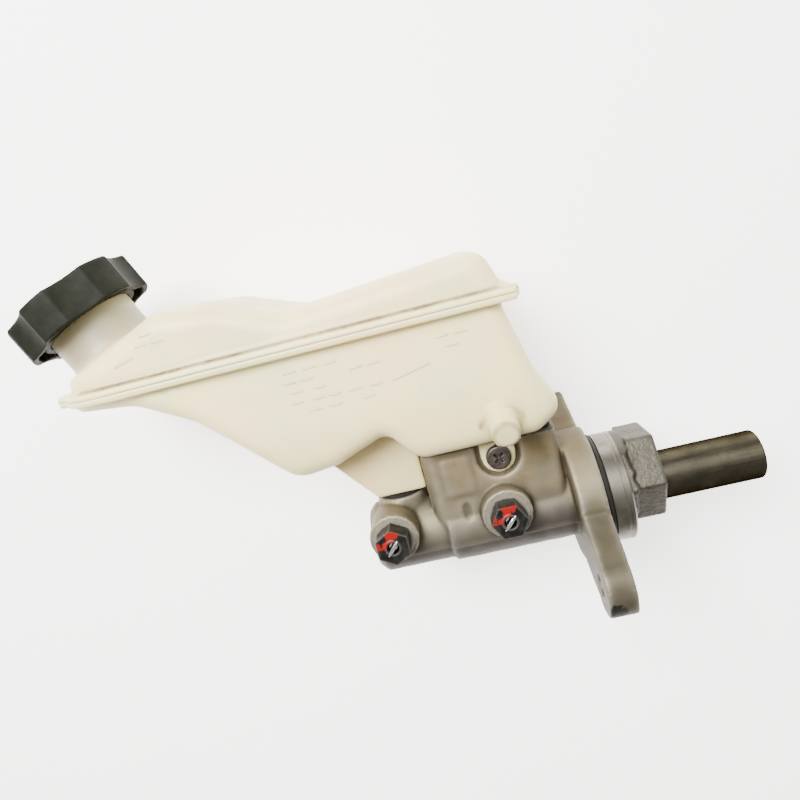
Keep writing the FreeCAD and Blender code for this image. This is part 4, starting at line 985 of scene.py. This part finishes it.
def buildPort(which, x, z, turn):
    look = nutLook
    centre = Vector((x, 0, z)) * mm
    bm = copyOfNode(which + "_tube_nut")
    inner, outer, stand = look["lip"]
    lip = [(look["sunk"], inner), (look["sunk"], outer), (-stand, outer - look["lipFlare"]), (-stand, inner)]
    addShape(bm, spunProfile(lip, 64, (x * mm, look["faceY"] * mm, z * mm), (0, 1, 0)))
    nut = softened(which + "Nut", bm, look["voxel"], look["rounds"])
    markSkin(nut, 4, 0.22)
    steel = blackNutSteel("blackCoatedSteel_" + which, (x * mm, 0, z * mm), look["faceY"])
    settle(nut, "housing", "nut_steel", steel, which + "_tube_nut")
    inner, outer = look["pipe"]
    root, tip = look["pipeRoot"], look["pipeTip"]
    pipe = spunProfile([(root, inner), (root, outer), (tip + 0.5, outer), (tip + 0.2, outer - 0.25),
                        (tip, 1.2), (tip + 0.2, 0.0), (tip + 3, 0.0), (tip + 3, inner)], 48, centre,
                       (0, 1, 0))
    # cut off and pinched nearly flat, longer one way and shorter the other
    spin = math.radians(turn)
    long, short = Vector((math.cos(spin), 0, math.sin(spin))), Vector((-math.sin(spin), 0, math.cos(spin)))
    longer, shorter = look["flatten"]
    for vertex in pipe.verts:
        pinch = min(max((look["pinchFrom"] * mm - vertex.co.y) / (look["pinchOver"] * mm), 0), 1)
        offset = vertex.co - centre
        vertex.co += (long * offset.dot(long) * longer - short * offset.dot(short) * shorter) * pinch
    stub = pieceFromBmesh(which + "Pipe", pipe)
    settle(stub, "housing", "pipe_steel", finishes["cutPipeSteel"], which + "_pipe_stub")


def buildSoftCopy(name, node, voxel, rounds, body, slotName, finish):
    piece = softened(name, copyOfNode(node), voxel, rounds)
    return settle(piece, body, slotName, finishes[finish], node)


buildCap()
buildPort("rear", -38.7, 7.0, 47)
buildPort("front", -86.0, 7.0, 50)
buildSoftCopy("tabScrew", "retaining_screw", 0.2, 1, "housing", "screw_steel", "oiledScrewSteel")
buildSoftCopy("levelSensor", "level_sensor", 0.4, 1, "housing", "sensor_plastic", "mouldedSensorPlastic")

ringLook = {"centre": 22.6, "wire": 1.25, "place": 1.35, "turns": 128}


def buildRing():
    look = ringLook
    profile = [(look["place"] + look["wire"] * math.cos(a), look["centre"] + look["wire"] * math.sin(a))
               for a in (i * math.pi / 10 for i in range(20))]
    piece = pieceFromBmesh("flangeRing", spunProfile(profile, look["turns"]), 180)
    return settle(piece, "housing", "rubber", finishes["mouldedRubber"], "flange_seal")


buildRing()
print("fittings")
------------------------------------------------------------------------
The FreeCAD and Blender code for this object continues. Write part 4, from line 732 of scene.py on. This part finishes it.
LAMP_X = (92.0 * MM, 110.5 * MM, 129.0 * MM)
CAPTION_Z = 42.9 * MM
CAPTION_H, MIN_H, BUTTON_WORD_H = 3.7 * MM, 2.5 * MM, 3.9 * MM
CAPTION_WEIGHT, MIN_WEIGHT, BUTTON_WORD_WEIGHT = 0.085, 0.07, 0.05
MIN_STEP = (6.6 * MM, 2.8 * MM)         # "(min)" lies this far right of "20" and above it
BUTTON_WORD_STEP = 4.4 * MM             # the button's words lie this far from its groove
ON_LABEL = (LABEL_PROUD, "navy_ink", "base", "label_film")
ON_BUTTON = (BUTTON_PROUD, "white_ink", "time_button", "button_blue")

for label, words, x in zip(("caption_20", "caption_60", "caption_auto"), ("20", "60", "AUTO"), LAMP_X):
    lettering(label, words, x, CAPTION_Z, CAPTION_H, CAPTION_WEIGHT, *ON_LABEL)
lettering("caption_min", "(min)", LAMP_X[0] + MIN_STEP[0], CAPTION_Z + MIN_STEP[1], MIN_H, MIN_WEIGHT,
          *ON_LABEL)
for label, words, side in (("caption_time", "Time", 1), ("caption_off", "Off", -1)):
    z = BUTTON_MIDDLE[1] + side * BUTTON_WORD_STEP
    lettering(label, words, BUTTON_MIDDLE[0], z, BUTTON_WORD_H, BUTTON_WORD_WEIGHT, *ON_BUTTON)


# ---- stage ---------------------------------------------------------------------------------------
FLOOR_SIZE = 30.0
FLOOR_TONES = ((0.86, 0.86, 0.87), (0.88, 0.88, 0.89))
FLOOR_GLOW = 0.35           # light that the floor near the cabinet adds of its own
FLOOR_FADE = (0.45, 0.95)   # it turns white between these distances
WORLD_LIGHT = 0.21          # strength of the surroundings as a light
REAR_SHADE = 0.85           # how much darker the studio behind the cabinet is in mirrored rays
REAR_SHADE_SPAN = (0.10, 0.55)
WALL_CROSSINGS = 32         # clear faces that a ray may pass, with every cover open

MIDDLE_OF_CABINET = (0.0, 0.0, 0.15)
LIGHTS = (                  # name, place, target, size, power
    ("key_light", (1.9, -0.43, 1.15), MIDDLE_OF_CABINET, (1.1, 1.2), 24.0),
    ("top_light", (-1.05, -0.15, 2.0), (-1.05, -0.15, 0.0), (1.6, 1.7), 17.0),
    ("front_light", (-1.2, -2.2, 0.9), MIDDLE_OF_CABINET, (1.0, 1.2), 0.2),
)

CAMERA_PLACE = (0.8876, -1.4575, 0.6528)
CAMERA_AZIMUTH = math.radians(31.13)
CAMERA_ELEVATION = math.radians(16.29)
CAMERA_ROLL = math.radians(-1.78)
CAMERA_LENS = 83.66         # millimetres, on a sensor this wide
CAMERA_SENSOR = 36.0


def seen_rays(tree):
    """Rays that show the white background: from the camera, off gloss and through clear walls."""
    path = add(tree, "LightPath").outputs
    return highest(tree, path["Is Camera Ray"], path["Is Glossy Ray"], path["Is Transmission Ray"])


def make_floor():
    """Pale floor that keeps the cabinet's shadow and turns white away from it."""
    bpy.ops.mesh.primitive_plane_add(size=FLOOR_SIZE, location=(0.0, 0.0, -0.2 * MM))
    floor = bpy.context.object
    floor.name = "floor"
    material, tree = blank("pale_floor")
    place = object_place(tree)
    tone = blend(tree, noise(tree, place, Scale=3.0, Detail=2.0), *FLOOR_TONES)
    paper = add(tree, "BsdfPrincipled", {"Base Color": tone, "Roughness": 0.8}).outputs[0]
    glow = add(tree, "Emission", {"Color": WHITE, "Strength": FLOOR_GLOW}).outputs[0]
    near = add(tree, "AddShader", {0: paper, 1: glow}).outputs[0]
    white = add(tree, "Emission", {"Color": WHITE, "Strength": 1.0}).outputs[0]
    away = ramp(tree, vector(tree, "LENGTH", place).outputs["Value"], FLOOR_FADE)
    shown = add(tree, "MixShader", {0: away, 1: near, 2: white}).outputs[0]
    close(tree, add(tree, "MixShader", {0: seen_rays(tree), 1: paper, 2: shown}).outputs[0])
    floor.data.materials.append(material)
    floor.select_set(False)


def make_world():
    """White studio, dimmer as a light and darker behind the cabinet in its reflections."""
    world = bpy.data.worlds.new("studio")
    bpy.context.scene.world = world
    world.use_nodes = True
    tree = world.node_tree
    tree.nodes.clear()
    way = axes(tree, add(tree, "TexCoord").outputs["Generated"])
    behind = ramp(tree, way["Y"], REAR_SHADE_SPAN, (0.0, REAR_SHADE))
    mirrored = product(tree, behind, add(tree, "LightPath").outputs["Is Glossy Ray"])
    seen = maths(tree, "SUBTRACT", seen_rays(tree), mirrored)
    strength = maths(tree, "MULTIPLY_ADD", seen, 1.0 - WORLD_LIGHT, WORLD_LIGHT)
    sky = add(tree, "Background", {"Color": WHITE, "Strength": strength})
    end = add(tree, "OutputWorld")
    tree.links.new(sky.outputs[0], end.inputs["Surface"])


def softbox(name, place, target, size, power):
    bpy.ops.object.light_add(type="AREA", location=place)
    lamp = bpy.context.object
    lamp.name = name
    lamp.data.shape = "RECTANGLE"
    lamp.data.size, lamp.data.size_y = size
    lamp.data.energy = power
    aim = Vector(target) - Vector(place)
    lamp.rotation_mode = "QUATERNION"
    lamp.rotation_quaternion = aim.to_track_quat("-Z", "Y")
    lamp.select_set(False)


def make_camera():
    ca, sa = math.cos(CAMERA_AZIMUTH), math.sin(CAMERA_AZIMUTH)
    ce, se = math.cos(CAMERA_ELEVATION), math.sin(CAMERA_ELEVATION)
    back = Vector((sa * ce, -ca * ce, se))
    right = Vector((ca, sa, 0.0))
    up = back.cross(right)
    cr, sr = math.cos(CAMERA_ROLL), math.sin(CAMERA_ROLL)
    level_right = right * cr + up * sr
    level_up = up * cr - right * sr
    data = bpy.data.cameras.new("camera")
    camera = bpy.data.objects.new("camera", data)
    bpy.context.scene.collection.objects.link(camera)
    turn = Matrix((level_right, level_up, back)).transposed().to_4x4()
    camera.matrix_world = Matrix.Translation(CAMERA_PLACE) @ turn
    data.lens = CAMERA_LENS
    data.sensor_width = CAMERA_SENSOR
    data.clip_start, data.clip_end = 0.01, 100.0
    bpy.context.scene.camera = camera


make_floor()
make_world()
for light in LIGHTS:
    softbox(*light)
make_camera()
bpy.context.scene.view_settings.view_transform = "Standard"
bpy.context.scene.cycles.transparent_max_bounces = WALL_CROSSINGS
------------------------------------------------------------------------
What the task asks
Using the entries above, give again exactly the lines from the line holding "The FreeCAD and Blender code for this object" through the line holding "CAMERA_SENSOR = 36.0". Include both end lines and nothing else.

Output
The FreeCAD and Blender code for this object continues. Write part 4, from line 732 of scene.py on. This part finishes it.
LAMP_X = (92.0 * MM, 110.5 * MM, 129.0 * MM)
CAPTION_Z = 42.9 * MM
CAPTION_H, MIN_H, BUTTON_WORD_H = 3.7 * MM, 2.5 * MM, 3.9 * MM
CAPTION_WEIGHT, MIN_WEIGHT, BUTTON_WORD_WEIGHT = 0.085, 0.07, 0.05
MIN_STEP = (6.6 * MM, 2.8 * MM)         # "(min)" lies this far right of "20" and above it
BUTTON_WORD_STEP = 4.4 * MM             # the button's words lie this far from its groove
ON_LABEL = (LABEL_PROUD, "navy_ink", "base", "label_film")
ON_BUTTON = (BUTTON_PROUD, "white_ink", "time_button", "button_blue")

for label, words, x in zip(("caption_20", "caption_60", "caption_auto"), ("20", "60", "AUTO"), LAMP_X):
    lettering(label, words, x, CAPTION_Z, CAPTION_H, CAPTION_WEIGHT, *ON_LABEL)
lettering("caption_min", "(min)", LAMP_X[0] + MIN_STEP[0], CAPTION_Z + MIN_STEP[1], MIN_H, MIN_WEIGHT,
          *ON_LABEL)
for label, words, side in (("caption_time", "Time", 1), ("caption_off", "Off", -1)):
    z = BUTTON_MIDDLE[1] + side * BUTTON_WORD_STEP
    lettering(label, words, BUTTON_MIDDLE[0], z, BUTTON_WORD_H, BUTTON_WORD_WEIGHT, *ON_BUTTON)


# ---- stage ---------------------------------------------------------------------------------------
FLOOR_SIZE = 30.0
FLOOR_TONES = ((0.86, 0.86, 0.87), (0.88, 0.88, 0.89))
FLOOR_GLOW = 0.35           # light that the floor near the cabinet adds of its own
FLOOR_FADE = (0.45, 0.95)   # it turns white between these distances
WORLD_LIGHT = 0.21          # strength of the surroundings as a light
REAR_SHADE = 0.85           # how much darker the studio behind the cabinet is in mirrored rays
REAR_SHADE_SPAN = (0.10, 0.55)
WALL_CROSSINGS = 32         # clear faces that a ray may pass, with every cover open

MIDDLE_OF_CABINET = (0.0, 0.0, 0.15)
LIGHTS = (                  # name, place, target, size, power
    ("key_light", (1.9, -0.43, 1.15), MIDDLE_OF_CABINET, (1.1, 1.2), 24.0),
    ("top_light", (-1.05, -0.15, 2.0), (-1.05, -0.15, 0.0), (1.6, 1.7), 17.0),
    ("front_light", (-1.2, -2.2, 0.9), MIDDLE_OF_CABINET, (1.0, 1.2), 0.2),
)

CAMERA_PLACE = (0.8876, -1.4575, 0.6528)
CAMERA_AZIMUTH = math.radians(31.13)
CAMERA_ELEVATION = math.radians(16.29)
CAMERA_ROLL = math.radians(-1.78)
CAMERA_LENS = 83.66         # millimetres, on a sensor this wide
CAMERA_SENSOR = 36.0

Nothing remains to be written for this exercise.